The bottom-up approach to law and property goes hand in hand with opposition to centralised plans. It is to this, Mount argues, that we owe the higgledy-piggledy contours of the English village and the market town, and it is the effort to preserve those contours that has led both to the resistance to modernist architecture and to the attempt to preserve patina at all costs — even the attempt to build patina, as at Poundbury, an attempt that Mount dismisses in a rare moment of dissent from what might be called Betjemanite orthodoxy. 

It is not only the towns and villages of England that owe their appeal to their unplanned neighbourliness. Mount suggests that the same is true of the English countryside, which emerged from an evolving consensus in which neighbourly friction and common law litigation were far more important than top-down plans. He recognises that the passion for the picturesque led to some radical attempts to plan the countryside, often with scant regard for its existing occupants. But, as he points out, the intention was to create another version of the spontaneous order that was being destroyed. As he puts it: “English beauty was traditionally an under-designed, accidental beauty — like the beauty of the classic English field gate, which happens to have the same aspect ratio…as 35mm film, old-fashioned televisions and human vision.” That observation is characteristic: at every juncture Mount is able to back up his observations with odd and interesting facts, so as to paint the portrait of a country that is as eccentric and individual as any character in Dickens. 

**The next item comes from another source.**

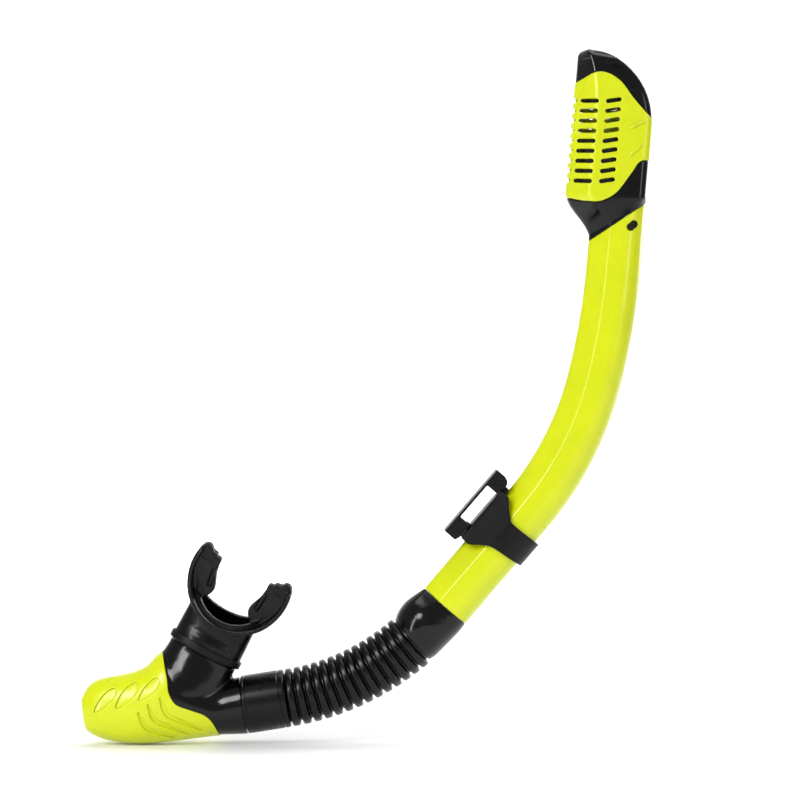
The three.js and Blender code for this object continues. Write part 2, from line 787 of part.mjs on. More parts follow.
function corrugatedHose() {
  const pitch = BELLOWS_LENGTH / HOSE.ribs;
  const start = couplingEnd + 0.9;
  const outer = [
    [couplingEnd - 13.5, HOSE.pocketOut - GAP],
    [start, HOSE.pocketOut - GAP],
  ];
  const inner = [
    [couplingEnd - 13.5, HOSE.pocketIn + GAP],
    [start, HOSE.pocketIn + 1.2],
  ];
  for (let rib = 0; rib < HOSE.ribs; rib++) {
    const at = start + rib * pitch * 0.985;
    outer.push(
      [at + 0.12 * pitch, HOSE.valley],
      [at + 0.3 * pitch, HOSE.crest],
      [at + 0.82 * pitch, HOSE.crest],
      [at + pitch * 0.96, HOSE.valley],
    );
    inner.push([at + 0.1 * pitch, HOSE.valley - HOSE.wall], [at + 0.56 * pitch, HOSE.crest - HOSE.wall]);
  }
  const end = bellowsEnd + CUFF_LENGTH - GAP;
  outer.push([bellowsEnd + 0.4, HOSE.cuff], [end, HOSE.cuff]);
  inner.push(
    [bellowsEnd + 0.8, HOSE.valley - HOSE.wall],
    [bellowsEnd + 3.6, HOSE.cuffBore],
    [end, HOSE.cuffBore],
  );
  return hoseWall([...outer, ...inner.reverse()]);
}

// ---------- Chamber, purge valve and mouthpiece ----------
// In the chamber's frame z runs towards the hose and x down. Each nozzle ring is
// [z, top, bottom, half depth]; each trunk ring, in the port's frame, [z, half width, half depth].
const NOZZLE = [
  [-0.4, -17, 17.4, 17],
  [-8, -16.2, 16.5, 16.6],
  [-17, -15.6, 15.4, 16.6],
  [-30, -27, 15, 18.5],
  [-43, -38.4, 14.6, 19],
  [-55, -31.6, 14, 18],
  [-65, -29.4, 12.9, 16.8],
  [-75, -29, 10.8, 15.4],
  [-84, -28.4, 7.8, 13.6],
  [-90, -25.6, 4.8, 11.4],
  [-94.6, -20.4, 1.2, 8.6],
  [-97, -15, -2.8, 6.4],
];
const TRUNK = [
  [-3.6, 21.5, 13.4],
  [-8, 21.6, 14.3],
  [-18, 22.8, 17],
  [-30, 24, 18.4],
  [-42, 19, 16],
];
const PIPE = { spigot: 14.7, reach: 20 };
const CHAMBER_WALL = 2.2;
const OUTLET = { x: -9.6, halfX: 9, halfY: 7.5 };
// Where the yellow purge cover meets the black body, in (x, z) of the chamber's frame.
const COVER_LINE = [
  [-56, -45],
  [-39, -43],
  [-25, -41.6],
  [-16, -41.6],
  [-8.5, -38.4],
  [-3.5, -30],
  [1, -22.6],
  [8, -18.4],
  [24, -15.5],
];

function chamberForm(grow, outer) {
  const nozzle = loft(
    (outer ? NOZZLE : NOZZLE.slice(1, -2)).map(([z, top, bottom, half]) =>
      level(oval((bottom - top) / 2 + grow, half + grow, (bottom + top) / 2), z),
    ),
  );
  const trunk = loft(
    (outer ? TRUNK : TRUNK.slice(1)).map(([z, halfX, halfY]) =>
      level(oval(halfX + grow, halfY + grow), z),
    ),
  );
  const port = shifted({ x: 0, z: 0, lean: 0 }, PORT.x, PORT.z, PORT.turn);
  return joined(nozzle, inFrame(trunk, port));
}

const MOUTH_SPIGOT = { halfX: 18.8, halfY: 10.7, wall: 1.8, up: 5.5 };
const inPort = (made) =>
  inFrame(made, shifted({ x: 0, z: 0, lean: 0 }, PORT.x, PORT.z, PORT.turn));
const coverSide = (shift) => slab(sideOf(COVER_LINE, -160, shift), THROUGH / 2);

function chamberBody() {
  const body = joined(
    without(chamberForm(0, true), coverSide(GAP)),
    rod(PIPE.spigot, -2, PIPE.reach),
    inPort(loft([-8, MOUTH_SPIGOT.up].map((z) => level(oval(MOUTH_SPIGOT.halfX, MOUTH_SPIGOT.halfY), z)))),
  );
  const { halfX, halfY, wall, up } = MOUTH_SPIGOT;
  const mouthBore = inPort(
    loft([-12, up + 1].map((z) => level(oval(halfX - wall, halfY - wall), z))),
  );
  return without(
    body,
    chamberForm(-CHAMBER_WALL, false),
    rod(PIPE.spigot - CHAMBER_WALL, -10, PIPE.reach + 1),
    mouthBore,
  );
}

function purgeCover() {
  const form = chamberForm(0.4, true).intersect(coverSide(0));
  const outlet = loft(
    [-110, -80].map((z) => level(oval(OUTLET.halfX, OUTLET.halfY, OUTLET.x), z)),
  );
  return without(form, chamberForm(-CHAMBER_WALL, false), outlet);
}

// The purge seat: a plate across the chamber's sloping mouth. Its own frame has z outwards.
const PURGE = { x: -9.6, z: -33.5, turn: 154.3, radius: 12.5, thick: 2.4, hub: 3.2, spoke: 1.8 };
const purgeFrame = shifted(chamberFrame, PURGE.x, PURGE.z, PURGE.turn);
const inPurge = (made) =>
  inFrame(made, shifted({ x: 0, z: 0, lean: 0 }, PURGE.x, PURGE.z, PURGE.turn));

function purgeSeat() {
  const slice = inPurge(block(-60, 60, -40, 40, -PURGE.thick, 0));
  const plate = slice.intersect(chamberForm(-CHAMBER_WALL - GAP, false));
  const aperture = inPurge(
    without(
      rod(PURGE.radius, -PURGE.thick - 1, 1),
      rod(PURGE.hub, -10, 10, "z", 0, 0, 20),
      ...[0, 60, 120].map((a) =>
        block(-40, 40, -PURGE.spoke / 2, PURGE.spoke / 2, -10, 10).rotate([0, 0, a]),
      ),
    ),
  );
  const stemHole = inPurge(rod(1.5, -10, 10, "z", 0, 0, 16));
  const lip = inPurge(without(rod(PURGE.radius + 1.2, -1, 0.6), rod(PURGE.radius, -2, 2)));
  return without(joined(plate, lip), aperture, stemHole);
}

// The flap: a thin silicone mushroom, domed over the seat, with a stem through the hub.
function purgeFlap() {
  const profile = [
    [0, -4.4],
    [0.9, -4.4],
    [1.15, -3.2],
    [1.15, 1],
    [5, 0.95],
    [PURGE.radius + 2, 0.9],
    [PURGE.radius + 2, 1.5],
    [6, 2],
    [0, 2.6],
  ].map(([r, z]) => new THREE.Vector2(r, z));
  return solid(new THREE.LatheGeometry(profile, 32).rotateX(Math.PI / 2));
}

// ---------- Mouthpiece: a sleeve, a curved lip shield and two bite wings ----------
const SLEEVE = { halfX: 21.6, halfY: 13.3, wall: 2.3, low: -3.3 };
const SHIELD = { centre: 50, radius: 31.3, thick: 2.6, halfX: 36, halfY: 13.7, tip: 8, top: 57.5 };
const LIP = 2.2; // the rim round the airway, proud of the shield
const BITE = { thick: 4.4, lug: 3.6 };
// One bite wing in (x, z) of the port's frame; the other is its mirror image.
const WING = [
  [-29, 33],
  [-30.5, 42],
  [-31, 50],
  [-30.4, 56.5],
  [-28.4, 61],
  [-25, 61.7],
  [-22.6, 59.2],
  [-20.4, 57],
  [-16, 56.4],
  [-15.6, 52],
  [-14.6, 46],
  [-12.2, 39],
  [-11.8, 35.4],
  [-13.6, 31.4],
  [-18, 27.4],
  [-24, 29],
];

function mirroredX(made) {
  return joined(made, made.scale([-1, 1, 1]));
}

// The sleeve's section at a height: the neck keeps its width and flattens towards the mouth.
function sleeveRing(grow, z) {
  const flat = smooth((z - 4) / 18);
  const narrow = grow < 0 ? 1.5 : 0.4;
  const outline = oval(SLEEVE.halfX - narrow * flat + grow, SLEEVE.halfY - 3.7 * flat + grow);
  const turn = radians(MOUTH_TILT) * smooth((z - MOUTH_PIVOT + 6) / 12);
  return level(outline, z).map((p) => {
    const [y, up] = [p.y, p.z - MOUTH_PIVOT];
    return new THREE.Vector3(
      p.x,
      y * Math.cos(turn) - up * Math.sin(turn),
      MOUTH_PIVOT + y * Math.sin(turn) + up * Math.cos(turn),
    );
  });
}

function mouthpiece() {
  const sleeve = (grow, low, high) =>
    loft([low, 2, 5, 8, 11, 14, 18, 24, high].map((z) => sleeveRing(grow, z)));
  const drum = (radius) => rod(radius, -40, 40, "y", 0, SHIELD.centre, 48);
  const blank = loft([
    level(oval(SHIELD.halfX, SHIELD.halfY), 12),
    level(oval(SHIELD.halfX, SHIELD.halfY), 34),
    level(oval(SHIELD.halfX, SHIELD.tip + 2.5), 50),
    level(oval(SHIELD.halfX, SHIELD.tip), SHIELD.top),
  ]);
  const shield = without(drum(SHIELD.radius), drum(SHIELD.radius - SHIELD.thick));
  const lug = slab(
    polygon([
      [-16.6, 38],
      [-14.6, 38.6],
      [-15.9, 50.4],
      [-17.9, 50],
    ]),
    BITE.lug,
  );
  const mouthEnd = joined(
    shield.intersect(blank),
    mirroredX(slab(polygon(WING), BITE.thick / 2).intersect(drum(SHIELD.radius))),
    mirroredX(lug),
  );
  const tip = (made) =>
    made.translate([0, 0, -MOUTH_PIVOT]).rotate([MOUTH_TILT, 0, 0]).translate([0, 0, MOUTH_PIVOT]);
  const neck = without(sleeve(0, SLEEVE.low, 44), tip(drum(SHIELD.radius - SHIELD.thick - LIP)));
  // The airway opens between the wings, so it stops short of them.
  const airway = sleeve(-SLEEVE.wall, SLEEVE.low - 1, 29);
  return without(joined(neck, tip(mouthEnd)), airway);
}

function mouthpieceTie() {
  const band = (grow, low, high) =>
    loft([low, high].map((z) => level(oval(SLEEVE.halfX + grow, SLEEVE.halfY + grow), z)));
  const head = block(-3.4, 3.4, SLEEVE.halfY + 0.8, SLEEVE.halfY + 4.4, -2.9, 2.4);
  return without(joined(band(1.5, -2.4, 1.9), head), band(GAP, -5, 5));
}

// ---------- The assembly ----------
add("barrel_tube", barrelTube(), "yellow");
add("top_collar", topCollar(), "black", topFrame);
add("top_oring", topOring(), "silicone", topFrame);
add("latch_tab_near", latchTab(-1), "satin", topFrame);
add("latch_tab_far", latchTab(1), "satin", topFrame);
add("inlet_duct", inletDuct(), "black", topFrame);
add("float_shell", floatShell(), "drum", topFrame);
add("float_lid", floatLid(), "drum", topFrame);
add("float_seal", floatSeal(), "silicone", topFrame);
add("vent_guard", ventGuard(), "yellow", topFrame);
add("top_cap", topSkin.intersect(aboveCap), "black", topFrame);
add("keeper_clip", keeperClip(), "satin", keeperFrame);
add("keeper_gate", keeperGate(), "satin", keeperFrame);
add("gate_pin", gatePin(), "satin", keeperFrame);
add("hose_coupling", hoseCoupling(), "black");
add("coupling_oring", couplingOring(), "silicone", barrelEnd);
add("corrugated_hose", corrugatedHose(), "silicone");
add("chamber_body", chamberBody(), "black", chamberFrame);
add("purge_cover", purgeCover(), "yellow", chamberFrame);
add("purge_seat", purgeSeat(), "satin", chamberFrame);
add("purge_flap", purgeFlap(), "silicone", purgeFrame);
add("mouthpiece", mouthpiece(), "silicone", portFrame);
add("mouthpiece_tie", mouthpieceTie(), "satin", portFrame);

export default snorkel;
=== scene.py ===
"""The looks of a dry snorkel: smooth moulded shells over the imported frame, in soft light.

Shapes are drawn in millimetres in the frame of their part of the tube, and become metres
in the row's frame when a piece is placed. A frame is (x, z, lean): its z runs up the tube,
its x to the back, and y stays the row's y.
"""
import json
import math

import bmesh
import bpy
import numpy as np
from mathutils import Matrix, Vector
from mathutils.bvhtree import BVHTree


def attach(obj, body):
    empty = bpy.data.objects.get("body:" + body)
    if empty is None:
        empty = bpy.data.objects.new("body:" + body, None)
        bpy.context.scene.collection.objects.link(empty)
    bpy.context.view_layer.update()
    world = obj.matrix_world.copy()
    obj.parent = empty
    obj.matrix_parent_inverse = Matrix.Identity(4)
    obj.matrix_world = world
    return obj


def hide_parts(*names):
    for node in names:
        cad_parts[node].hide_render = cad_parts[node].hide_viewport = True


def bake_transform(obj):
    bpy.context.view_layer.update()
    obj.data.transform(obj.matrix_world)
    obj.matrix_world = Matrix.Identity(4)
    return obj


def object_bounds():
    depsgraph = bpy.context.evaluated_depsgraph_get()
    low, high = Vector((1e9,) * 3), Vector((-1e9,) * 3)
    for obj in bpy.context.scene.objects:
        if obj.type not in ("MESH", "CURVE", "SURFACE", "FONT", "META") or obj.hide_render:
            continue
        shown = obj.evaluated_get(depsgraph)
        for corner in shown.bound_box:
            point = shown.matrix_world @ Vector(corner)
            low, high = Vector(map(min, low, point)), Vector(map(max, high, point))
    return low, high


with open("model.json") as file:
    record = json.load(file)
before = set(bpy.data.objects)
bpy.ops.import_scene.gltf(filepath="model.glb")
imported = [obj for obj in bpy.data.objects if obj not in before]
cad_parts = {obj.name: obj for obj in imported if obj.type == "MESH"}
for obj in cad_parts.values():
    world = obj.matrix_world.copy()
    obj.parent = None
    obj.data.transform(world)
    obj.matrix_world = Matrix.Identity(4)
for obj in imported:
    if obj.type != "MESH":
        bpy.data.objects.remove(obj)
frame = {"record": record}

CAD_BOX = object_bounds()

# ---------- Driving dimensions, in millimetres and degrees ----------
COUNT = 96  # points round a section
GAP = 0.3
WALL = 2
GUARD_PROUD = 0.5
EDGE = 0.6  # rounding of the shells' edges
SPACING = 1.3  # about how far apart the filled-in columns of points lie
SPLIT_ANGLE = math.radians(38)  # edges that turn more than this are drawn sharp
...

On the whole, when it comes to the question of how we should build, Mount sides with the traditionalists against the modernists. Respect for the past, he argues, is an indelible feature of Englishness, and the new kind of architecture, designed to stand out rather than to fit in to the existing fabric, expresses a kind of nihilism — by which he means a repudiation of the need for settlement.

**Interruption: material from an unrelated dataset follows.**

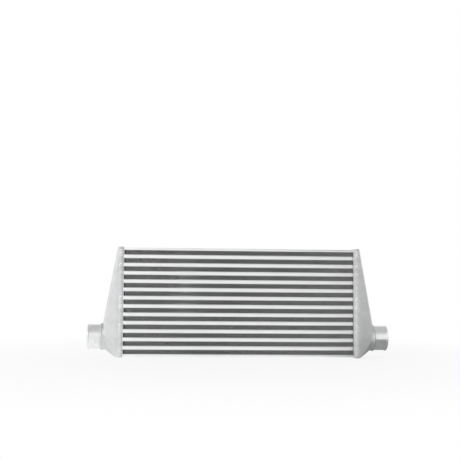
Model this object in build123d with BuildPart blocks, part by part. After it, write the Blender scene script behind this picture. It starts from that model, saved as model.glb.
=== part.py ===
from build123d import *
from math import atan2, cos, hypot, tan
import os

# Bar-and-plate intercooler: a brazed core between two cast end tanks.
# Millimetres. X runs along the core, Y front (-) to back (+), Z up.
# The origin is at the bottom centre, under the weld that the part stands on.

# ---- driving dimensions ----------------------------------------------------

# core
core_length = 600.0        # over the end bars
core_depth = 76.0          # over the noses of the long bars
fin_rows = 13
fin_height = 11.0
fin_pitch = 25.0           # one full wave of an ambient fin
fin_gauge = 0.3
fin_setback = 1.0          # fin edge behind the milled face
passage_height = 8.8       # between two parting sheets
sheet_gauge = 0.6
long_bar_width = 7.0       # without its nose
nose_height = 1.0
nose_slope = 50.0          # degrees drawn in on every side of a nose
nose_end_gap = 2.5         # nose stops short of the end bars
end_bar_width = 6.0
turbulator_pitch = 15.0    # one full wave of a turbulator
turbulator_gauge = 0.3
strip_clearance = 0.3      # corrugated strip to the bars at its ends
side_plate_gauge = 6.0
side_plate_chamfer = 1.0

# end tanks
tank_wall = 4.0
flange_step = 2.0          # tank flange stands proud of the milled core
flange_length = 10.0       # parallel stretch beside the seam
tank_top_reach = 11.0      # seam to the outer face at the top
shoulder_reach = 45.5      # seam to the outer face just above the neck
shoulder_rise = 36.0       # shoulder above the spigot axis
underside_start = 12.0     # seam to where the underside starts to rise
neck_setback = 4.5         # shoulder to where the neck form has become round
neck_length = 5.5          # shoulder to the face that carries the spigot
spigot_axis_rise = 48.0    # spigot axis above the bottom of the core
tank_edge_radius = 7.0     # round on the outer edges and over the top
inner_edge_radius = 3.0    # upright corners of the cavity

# spigots
spigot_diameter = 63.5
spigot_wall = 2.5
spigot_length = 35.0
bead_rise = 1.6
bead_width = 5.0
bead_flank = 1.5           # sloping side of the bead, along the axis

# welds
weld_land = 0.3            # height at the toes of the core weld
weld_crown = 1.2           # crown above the tank flange
weld_toe_core = 1.5        # toe on the core, from the seam
weld_flank = 2.5           # sloping side of the core weld, along the core
neck_weld_leg = 3.0
neck_weld_crown = 1.5

# ---- derived sizes ---------------------------------------------------------

row_pitch = fin_height + passage_height + 2 * sheet_gauge
passages = fin_rows - 1
fin_stack = fin_rows * fin_height + passages * (row_pitch - fin_height)
core_height = fin_stack + 2 * side_plate_gauge
milled_depth = core_depth - 2 * nose_height
seam = core_length / 2
core_bottom = flange_step + weld_crown
first_row = core_bottom + side_plate_gauge
row_length = core_length - 2 * end_bar_width

flange_depth = milled_depth + 2 * flange_step
flange_bottom = core_bottom - flange_step
flange_top = core_bottom + core_height + flange_step
spigot_axis = core_bottom + spigot_axis_rise
spigot_radius = spigot_diameter / 2
bore_radius = spigot_radius - spigot_wall
neck_radius = bore_radius + tank_wall
neck_start = shoulder_reach - neck_setback
neck_end = shoulder_reach + neck_length
spigot_line = Axis((0, 0, spigot_axis), (1, 0, 0))

# the square-to-round cone reaches the flange's lower corners; a wall drawn in by t
# moves its ends towards the core by neck_shift * t
flange_corner = hypot(flange_depth / 2, spigot_axis - flange_bottom)
cone_angle = atan2(flange_corner - neck_radius, neck_start - flange_length)
neck_shift = tan(cone_angle / 2)

on_base = (Align.CENTER, Align.CENTER, Align.MIN)

os.makedirs("parts", exist_ok=True)


def save(builder, name):
    """Label a finished piece and write its STEP file."""
    builder.part.label = name
    export_step(builder.part, f"parts/{name}.step")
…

I applaud the way in which Mount looks for deep explanations of what seem at first sight to be superficial facts, and I endorse his vision of the English peculiarity. If I have a reservation about his argument it concerns his somewhat selective approach to our national culture, with important components hardly mentioned despite their connection to the land. Religion puts in only a few appearances, and English music is dismissed in a single sentence, in which we learn that we have no Mozart or Beethoven to our credit. Nor do the great poets and painters occupy much space, even though it is they who gave rise to the collective effort to preserve our country from the ravages of the Industrial Revolution. As Mount sees things, “this blessed plot, this earth” shaped the character of those who settled here. But they in turn shaped the blessed plot into “this realm, this England”. They did it by imprinting the landscape with a distinctive personality. 

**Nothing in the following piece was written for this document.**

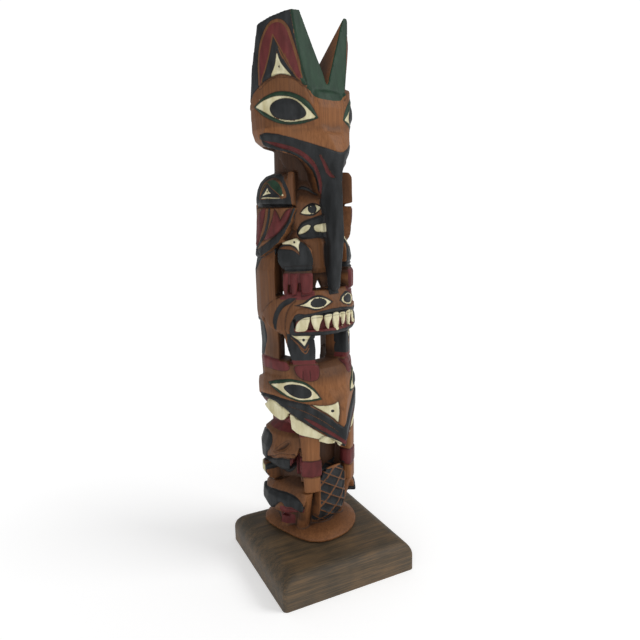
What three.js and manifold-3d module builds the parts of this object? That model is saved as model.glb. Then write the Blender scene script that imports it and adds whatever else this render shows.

I agree with that.  But then it is necessary to say more about the personality of England, about its roots in the Christian religion, its embodiment in the common law, and its transformation by art and literature into the historically entitled occupant of an island home. From Shakespeare onwards the landscape of England has been represented in art, literature and music as enchanted. This is not a fiction, but a human achievement, and one that is now under threat from mass migration, from educational decline, and from a loss of the spiritual certainties that were relayed to the English by the Christian faith. It is good to remind his English readers, as Mount does, of their indebtedness to the soil and the wind. But they should also remember the hymn singing, prayer-book quoting subjects of the Crown who, in the wake of Wordsworth and Coleridge, began the great attempt to rescue their country from the modern world.